Does the FRC really think the Bush campaign should use these slogans? This is a clear departure from the serious, reasoned approach to public policy matters the FRC once took. Since its leadership change, the Family Research Council seems much less interested in research than it used to, but this press release in particular suggests a shift from reason to rhetoric. Why explain the heterosexual nature of marriage when you can just say that gays aren’t “real men”? Why make a case against human life as commodity to “motivate the pro-family base” when you can treat the debate as just a matter of scoring? Why advocate for families in poverty when you can rally for the impeachment of “activist judges”—something your own organization says is “extremely difficult” and hasn’t even suggested before this month?

Whatever. These three suffer from bad tactics. It’s the fourth that’s really troubling:

#1 Reason to Ban Human Cloning: Hillary Clinton

Disagree with Senator Clinton’s policies all you want, but there’s no justification for this kind of ad hominem attack. Here’s FRC’s first “core principle”: “God exists and is sovereign over all creation.

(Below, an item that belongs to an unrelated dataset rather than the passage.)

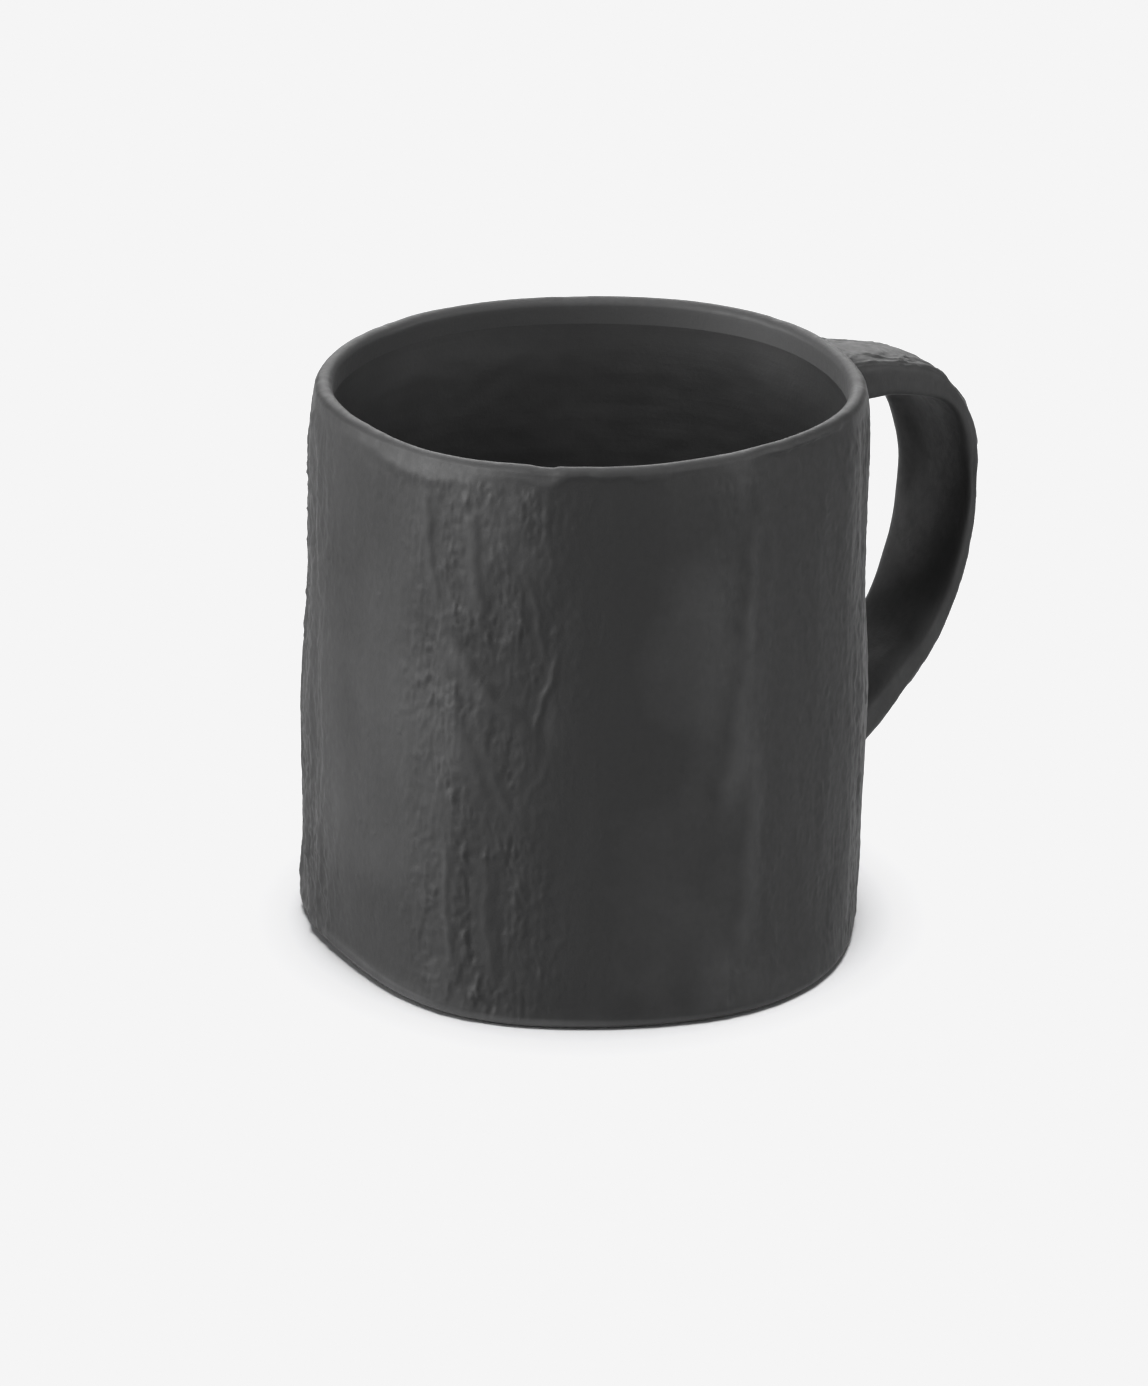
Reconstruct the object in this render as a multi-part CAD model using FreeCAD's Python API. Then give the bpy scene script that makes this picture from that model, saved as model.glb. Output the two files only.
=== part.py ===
import FreeCAD, Part
import math
import os

# A hand-built stoneware mug: a clay slab rolled into a slightly lobed tube, closed by a floor slab and a coil
# pressed into the inside corner, with a strap handle luted on at two places and a glaze lining inside.
# Millimetres and degrees. +Z is up, the origin is the middle of the foot, and the handle points along +X.

# ---- Driving dimensions ----
height = 91.8
foot_rounding = 2.0
lip_thickness = 2.7
lip_rounding = 1.25
floor_thickness = 5.0
coil_leg = 4.5
coil_feather = 0.35
glaze_thickness = 0.5
glaze_top_below_lip = 3.0

# The outside of the wall, before its lobes: (height above the foot, radius).
outside_profile = ((0.0, 44.7), (22.0, 44.8), (45.0, 44.1), (68.0, 43.1), (82.0, 42.9), (height, 42.1))

# The wall's thickness: (height above the foot, thickness).
thickness_profile = ((0.0, 4.6), (22.0, 4.6), (45.0, 4.4), (68.0, 4.1), (82.0, 3.6), (height, lip_thickness))

# Slow waves round the plan, as (crests per turn, height as a share of the radius, direction of a crest).
foot_waves = ((2, 0.0245, -67.0), (3, 0.0100, -6.6), (4, 0.0064, 0.2), (5, 0.0166, -10.2))
lip_waves = ((2, 0.0178, -45.5), (3, 0.0107, -8.6), (4, 0.0070, 37.5), (5, 0.0115, 12.6))

# The tube leans, so the middle of the lip stands this far from the middle of the foot.
lean_x = 0.79
lean_y = -1.03

# The strap, seen from the side as (distance from the middle of the foot, height): its face towards the wall
# and the edges of its outer face, from the upper root round to the lower end.
strap_inner = ((38.0, 78.6), (45.0, 78.6), (52.0, 78.3), (59.0, 77.6), (64.6, 76.2), (69.1, 73.8),
               (71.4, 70.3), (72.4, 65.6), (73.1, 58.9), (72.1, 51.5), (70.1, 45.3), (67.5, 40.0),
               (63.5, 34.9), (58.7, 30.7), (52.1, 25.8), (45.0, 21.4), (38.0, 17.5))
strap_outer = ((38.0, 86.1), (45.0, 85.7), (52.0, 84.9), (60.0, 83.2), (67.0, 80.6), (71.8, 76.1),
               (74.5, 70.9), (75.9, 65.2), (76.1, 58.5), (75.4, 50.6), (73.8, 43.7), (70.9, 37.1),
               (66.7, 30.8), (61.2, 25.1), (54.9, 19.5), (47.7, 14.1), (41.2, 10.0))

# The strap's width, and the swell of its +Y edge towards the wall: (share of the way along the strap, size).
strap_widths = ((0.0, 16.4), (0.25, 16.2), (0.4, 17.5), (0.6, 17.4), (1.0, 15.9))
strap_swells = ((0.0, 0.0), (0.15, 0.7), (0.28, 1.5), (0.36, 2.2), (0.44, 2.0), (0.55, 0.8), (0.7, -0.4),
                (1.0, -1.0))
strap_crown = 0.9
strap_squareness = 5.0

# The luted clay round each root of the strap.
joint_reach = 5.0
joint_spread = 2.6
joint_feather = 0.2
joint_depth = 4.0

# ---- How finely the curves are drawn ----
plan_points = 48
ring_heights = (0.0, 12.0, 30.0, 48.0, 66.0, 80.0, 86.0, height)
section_points = 28
strap_sections = 26
joint_sections = 9
coil_rings = 6


def value_on(profile, place):
    """The profile's value at a place along it, on a smooth curve through its points."""
    last = len(profile) - 2
    span = 0
    while span < last and place > profile[span + 1][0]:
        span += 1
    low_place, low = profile[span]
    high_place, high = profile[span + 1]
    before = profile[max(span - 1, 0)]
    after = profile[min(span + 2, len(profile) - 1)]
    slope_low = (high - before[1]) / (high_place - before[0])
    slope_high = (after[1] - low) / (after[0] - low_place)
    step = high_place - low_place
    t = (place - low_place) / step
    return (low * (1 + 2 * t) * (1 - t) ** 2 + slope_low * step * t * (1 - t) ** 2
            + high * t * t * (3 - 2 * t) - slope_high * step * t * t * (1 - t))


def lobes(angle, z):
    """The share by which the waves change the radius in one direction, from the foot's waves to the lip's."""
    share = 1.0
    rise = min(max(z / height, 0.0), 1.0)
    for waves, weight in ((foot_waves, 1 - rise), (lip_waves, rise)):
        for crests, size, crest in waves:
            share += weight * size * math.cos(crests * (angle - math.radians(crest)))
    return share


def plan_ring(z, inset, at_height=None):
    """A closed level curve, inset from the outside of the wall at height z and drawn at at_height."""
    drawn_z = z if at_height is None else at_height
    points = []
    for i in range(plan_points):
        angle = 2 * math.pi * i / plan_points
        radius = value_on(outside_profile, min(max(z, 0.0), height)) * lobes(angle, z) - inset
        x = radius * math.cos(angle) + lean_x * z / height
        y = radius * math.sin(angle) + lean_y * z / height
        points.append(FreeCAD.Vector(x, y, drawn_z))
    curve = Part.BSplineCurve()
    curve.interpolate(Points=points, PeriodicFlag=True)
    return Part.Wire([curve.toShape()])


def wall_thickness(z):
    return value_on(thickness_profile, min(max(z, 0.0), height))


def level_slice(low_z, high_z):
    """A slab of space between two heights, wider than the mug."""
    wide = 4 * outside_profile[0][1]
    return Part.makeBox(wide, wide, high_z - low_z, FreeCAD.Vector(-wide / 2, -wide / 2, low_z))


def edges_at_height(shape, z):
    """The shape's edges that lie level at height z."""
    near = 0.0001
    found = []
    for edge in shape.Edges:
        box = edge.BoundBox
        if abs(box.ZMin - z) < near and abs(box.ZMax - z) < near:
            found.append(edge)
    return found


def tube_outside():
    """The solid bounded by the outside of the wall, with its foot rounded."""
    rings = [plan_ring(z, 0.0) for z in ring_heights]
    solid = Part.makeLoft(rings, True, False)
    return solid.makeFillet(foot_rounding, edges_at_height(solid, 0.0))


def tube_inside():
    """The space inside the wall, run past both its ends."""
    past = 1.0
    rings = [plan_ring(0.0, wall_thickness(0.0), -past)]
    rings += [plan_ring(z, wall_thickness(z)) for z in ring_heights]
    rings.append(plan_ring(height, wall_thickness(height), height + past))
    return Part.makeLoft(rings, True, False)


def make_wall(outside, inside):
    """The tube, with its lip rounded inside and out."""
    wall = outside.cut(inside)
    return wall.makeFillet(lip_rounding, edges_at_height(wall, height))


def corner_inset(rise):
    """How far the hollow of the corner coil stands in from the wall, rise above the floor."""
    drop = coil_leg - min(rise, coil_leg)
    return coil_feather + coil_leg - math.sqrt(coil_leg ** 2 - drop ** 2)


def corner_hollow(skin):
    """The space over the floor inside the corner coil, drawn in by skin all round."""
    rings = []
    for i in range(coil_rings + 1):
        turn = 0.5 * math.pi * i / coil_rings
        rise = coil_leg * (1 - math.cos(turn))
        z = floor_thickness + rise
        rings.append(plan_ring(z, wall_thickness(z) + corner_inset(rise) + skin, z + skin))
    return Part.makeLoft(rings, True, True)


def make_coil(inside):
    """The coil fills the inside corner between the floor and the wall, with a hollow face."""
    corner = inside.common(level_slice(floor_thickness, floor_thickness + coil_leg))
    return corner.cut(corner_hollow(0.0))


def make_glaze(inside, coil):
    """A thin skin over the floor, the coil and the wall, which stops below the lip."""
    top = height - glaze_top_below_lip
    lined = inside.common(level_slice(floor_thickness, top)).cut(coil)
    low = floor_thickness + coil_leg + glaze_thickness
    heights = [low] + [z for z in ring_heights if z > low]
    rings = [plan_ring(z, wall_thickness(z) + glaze_thickness) for z in heights]
    drink = Part.makeLoft(rings, True, False)
    corner_drink = corner_hollow(glaze_thickness)
    return lined.cut(drink.fuse(corner_drink))


def path_point(path, t):
    """The point a share t of the way along a smooth curve through the path's points."""
    spans = len(path) - 1
    span = min(int(t * spans), spans - 1)
    u = t * spans - span
    a = path[max(span - 1, 0)]
    b = path[span]
    c = path[span + 1]
    d = path[min(span + 2, spans)]
    return [0.5 * (2 * b[k] + (c[k] - a[k]) * u + (2 * a[k] - 5 * b[k] + 4 * c[k] - d[k]) * u * u
                   + (3 * b[k] - a[k] - 3 * c[k] + d[k]) * u ** 3) for k in range(2)]


def strap_section(t, grow):
    """The strap's cross-section at t, grown by grow all round, with soft corners, the crown and the swell."""
    inner = path_point(strap_inner, t)
    outer = path_point(strap_outer, t)
    thickness = math.dist(inner, outer)
    unit_x = (outer[0] - inner[0]) / thickness
    unit_z = (outer[1] - inner[1]) / thickness
    middle_x = (inner[0] + outer[0]) / 2
    middle_z = (inner[1] + outer[1]) / 2
    half_width = value_on(strap_widths, t) / 2 + grow
    swell = value_on(strap_swells, t)
    half_thickness = thickness / 2 + grow
    power = 2 / strap_squareness
    points = []
    for i in range(section_points):
        turn = 2 * math.pi * (i + 0.5) / section_points
        side = math.copysign(abs(math.cos(turn)) ** power, math.cos(turn))
        out = math.copysign(abs(math.sin(turn)) ** power, math.sin(turn))
        depth = half_thickness * out
        depth += strap_crown * (1 - side * side) * max(out, 0.0)
        depth -= swell * max(side, 0.0) ** 2 * max(-out, 0.0)
        points.append(FreeCAD.Vector(middle_x + unit_x * depth, half_width * side, middle_z + unit_z * depth))
    return points


def skinned_solid(sections):
    """A solid with one smooth skin, whose control points are closed sections, and a flat cap at each end."""
    degree = 3
    along = len(sections)
    around = len(sections[0])
    end_repeats = [degree + 1]
    knots_along = end_repeats + [1] * (along - degree - 1) + end_repeats
    knots_around = [1] * (around + 1)
    surface = Part.BSplineSurface()
    surface.buildFromPolesMultsKnots(sections, knots_along, knots_around, list(range(len(knots_along))),
                                     list(range(len(knots_around))), False, True, degree, degree)
    skin = surface.toShape()
    caps = []
    for u in surface.bounds()[:2]:
        caps.append(Part.Face(Part.Wire([surface.uIso(u).toShape()])))
    shell = Part.makeShell([skin] + caps)
    shell.sewShape()
    solid = Part.makeSolid(shell)
    if solid.Volume < 0:
        solid.reverse()
    return solid


def make_strap():
    """The whole strap, with both its ends run into the wall."""
    return skinned_solid([strap_section(i / (strap_sections - 1), 0.0) for i in range(strap_sections)])


def wall_crossing(from_start):
    """The share t at which the middle of the strap crosses the outside of the wall."""
    steps = 400
    for i in range(steps + 1):
        t = i / steps if from_start else 1 - i / steps
        inner = path_point(strap_inner, t)
        outer = path_point(strap_outer, t)
        reach = (inner[0] + outer[0]) / 2
        z = (inner[1] + outer[1]) / 2
        if reach > value_on(outside_profile, z) * lobes(0.0, z) + lean_x * z / height:
            return t
    raise ValueError("the strap never leaves the wall")


def make_joint(strap, outside, from_start):
    """Luted clay round one root of the strap, widest at the wall and feathered out along the strap."""
    root = wall_crossing(from_start)
    path_length = sum(math.dist(a, b) for a, b in zip(strap_inner, strap_inner[1:]))
    direction = 1 if from_start else -1
    sections = []
    for i in range(joint_sections):
        along = -joint_depth + (joint_reach + joint_depth) * i / (joint_sections - 1)
        grow = joint_feather + joint_spread * (1 - max(along, 0.0) / joint_reach) ** 2
        sections.append(strap_section(root + direction * along / path_length, grow))
    return skinned_solid(sections).cut(outside).cut(strap)


def main():
    os.makedirs("parts", exist_ok=True)
    outside = tube_outside()
    inside = tube_inside()
    strap = make_strap()
    coil = make_coil(inside)
    nodes = {
        "wall_slab": make_wall(outside, inside),
        "base_slab": inside.common(level_slice(0.0, floor_thickness)),
        "base_joint_coil": coil,
        "liner_glaze": make_glaze(inside, coil),
        "handle_strap": strap.cut(outside),
        "handle_upper_joint": make_joint(strap, outside, True),
        "handle_lower_joint": make_joint(strap, outside, False),
    }
    for name, shape in nodes.items():
        box = shape.BoundBox
        print(name, shape.isValid(), len(shape.Solids), "solid", round(shape.Volume / 1000, 2), "cm3",
              [round(v, 1) for v in (box.XMin, box.YMin, box.ZMin, box.XMax, box.YMax, box.ZMax)])
        shape.exportStep(f"parts/{name}.step")


main()
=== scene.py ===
"""A hand-built charcoal stoneware mug. Its lengths are in millimetres until a mesh is made, and the camera's
and the studio's are in metres. Angles round the mug are in degrees from +X, where the handle is, and heights
are above the surface that the mug stands on."""
import math

import bpy
import numpy as np
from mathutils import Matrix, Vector
from mathutils.bvhtree import BVHTree


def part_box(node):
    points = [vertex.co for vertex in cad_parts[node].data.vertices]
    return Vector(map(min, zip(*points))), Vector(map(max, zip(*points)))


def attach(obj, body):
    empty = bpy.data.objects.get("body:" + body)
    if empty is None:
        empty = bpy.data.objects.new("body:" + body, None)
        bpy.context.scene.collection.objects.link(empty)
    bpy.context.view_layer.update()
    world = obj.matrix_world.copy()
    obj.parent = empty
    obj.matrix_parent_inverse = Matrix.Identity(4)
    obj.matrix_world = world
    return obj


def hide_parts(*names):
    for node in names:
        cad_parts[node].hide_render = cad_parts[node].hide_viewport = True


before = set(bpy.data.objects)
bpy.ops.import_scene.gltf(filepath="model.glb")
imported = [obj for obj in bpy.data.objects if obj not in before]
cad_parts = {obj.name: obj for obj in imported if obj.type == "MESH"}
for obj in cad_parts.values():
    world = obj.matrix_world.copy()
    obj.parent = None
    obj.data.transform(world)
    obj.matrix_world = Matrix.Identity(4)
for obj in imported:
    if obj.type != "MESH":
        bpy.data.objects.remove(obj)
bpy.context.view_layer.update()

MM = 0.001
BODY = "root"

# ---- Camera: it turns about a pivot on the mug's axis, and is aimed a little to its left and below it ----
CAMERA_PIVOT_HEIGHT = 45 * MM
CAMERA_DISTANCE = 900 * MM
CAMERA_AZIMUTH = -38.0
CAMERA_ELEVATION = 22.3
AIM_LEFT = 1.415 * MM
AIM_BELOW = 6.09 * MM
CAMERA_LENS = 147.0
SENSOR_LONG_SIDE = 36.0

# ---- Studio ----
# Each lamp's name, bearing from the camera's right round by the back, height, strength and spread. The
# bearing, height and spread are in degrees.
SOFTBOXES = (("left", 186, 9, 3.3, 18), ("front_left", 215, 24, 4.7, 40), ("right", -24, 16, 3.3, 50),
             ("back", 92, 30, 2.9, 50), ("top", 90, 90, 3.2, 50))
LAMP_OFF_THE_LINING = "front_left"
LINING_LAMP = ("lining_fill", 240, 42, 3.2, 60)
TABLE_LAMP = ("overhead", 90, 90, 4.25, 28)
SKY_LIGHT = 0.125
PAPER_TONE = 0.80
TABLE_HALF_SIDE = 3.0
BACKDROP_RADIUS = 2.9
BACKDROP_FOOT = -0.01
BACKDROP_TOP = 3.0
BACKDROP_SIDES = 48
BACKDROP_GLOW = 1.3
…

He created human beings in His image.” Attacking Clinton like this, as a person, is an attack on the image of God.

There are days a really good rant is just the ticket.
Thank you Mr. Olsen.


One Response to “Refreshing”

  1. 1 49erDweet 

    Man, you’re taking all the fun out of it! If we can’t pick on her Majesty, what do we have left to do?

    Concur on your shared points re: FRC. Many recent questionable decisions have virtually marginalized them as responsible voices for us in the secular world.